Reading recommendations:
Going Rogue, An American Life, Sarah Palin
On September 3, 2008, Alaska Governor and vice-presidential nominee Sarah Palin delivered a speech at the Republican National Convention that instantly made her one of the most recognizable women in the world.
As chief executive of America's largest state, she had built a record as a reformer who cast aside politics-as-usual and pushed through changes other politicians only talked about: energy independence, ethics reform and the biggest private sector infrastructure project in U. S. history. While revitalizing public school funding and ensuring the state met its responsibilities to seniors and Alaska Native populations, Palin also beat the "good ol' boys club" at their own game and brought Big Oil to heel.
Like her GOP running mate, John McCain, Palin wasn't a packaged and over produced candidate. She was a Main Street American woman: a working mom, the wife of a blue collar union man, and the mother of five children, the eldest of whom was serving his country in a year long deployment in Iraq, and the youngest, an infant with special needs.
But as the campaign unfolded, Palin became a lightening rod for both praise and criticism. Supporters called her refreshing and honest, opponents derided her as a wide eyed Pollyanna unprepared for national leadership. But none of them knew the real Sarah Palin.
In this memoir, Palin paints an intimate portrait of growing up in the wilds of Alaska, meeting her husband, her decision to enter politics, the importance of faith and family and the unique joys and trials of a high profile working mother.
Whether the reader agrees or disagrees with Sarah Palin politically is of little importance. She is, in my opinion, a very unique woman. Few women I know shoot caribou or catch fish for the family dinner table.

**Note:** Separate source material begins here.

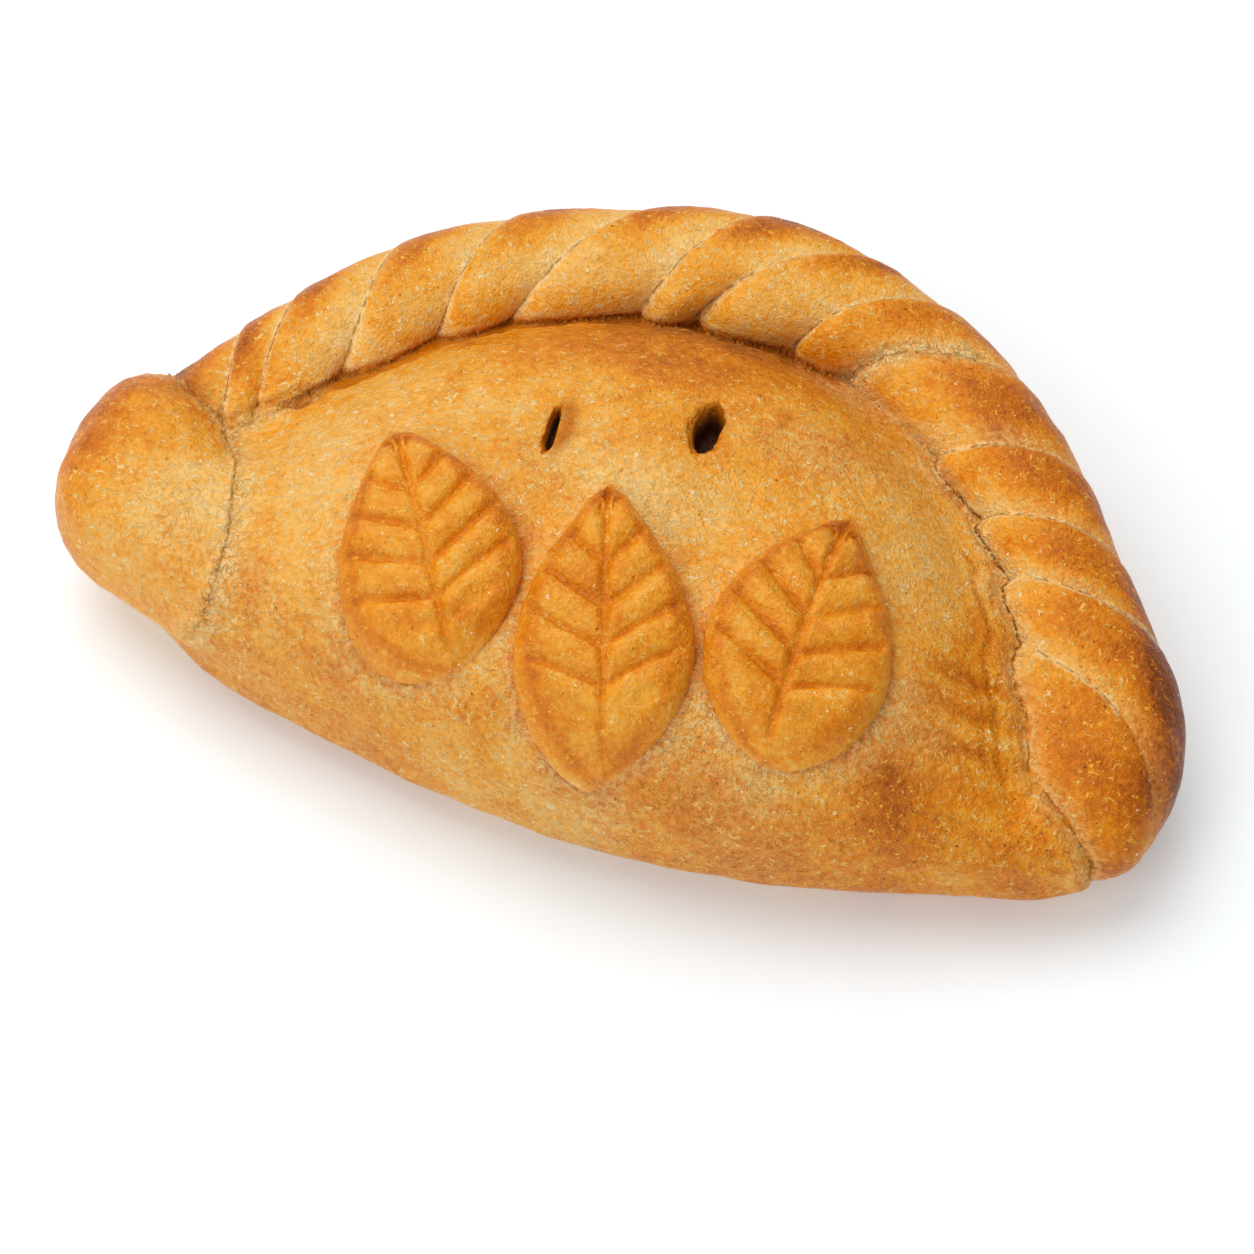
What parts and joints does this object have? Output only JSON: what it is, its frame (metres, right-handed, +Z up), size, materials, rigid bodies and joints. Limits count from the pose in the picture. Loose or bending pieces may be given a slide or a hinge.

A Texan in England, J. Frank Dobie
It all happened this way. When Henry Steele Commanger came back from England after being the first to lecture under the newly founded professorship in American History at Cambridge University, he was asked to nominate another American to take up this particular white man's burden. When Mr. Dobie was invited he explained that he hadn't read the American Constitution since he was a boy and didn't understand it then, that he did know the length of longhorn steers, the way mother rattlesnakes swallow their young, the music inherant in coyote howling, the speed of the pacing white mustang and the smell of coffee boiling over a mesquite fire.
Professor Commanger replied that he was aware of Mr. Dobie's ignorance, but that he didn't need to know much history to teach it to novices. he said he could read a chapter in any American History book after breakfast and relay it that morning.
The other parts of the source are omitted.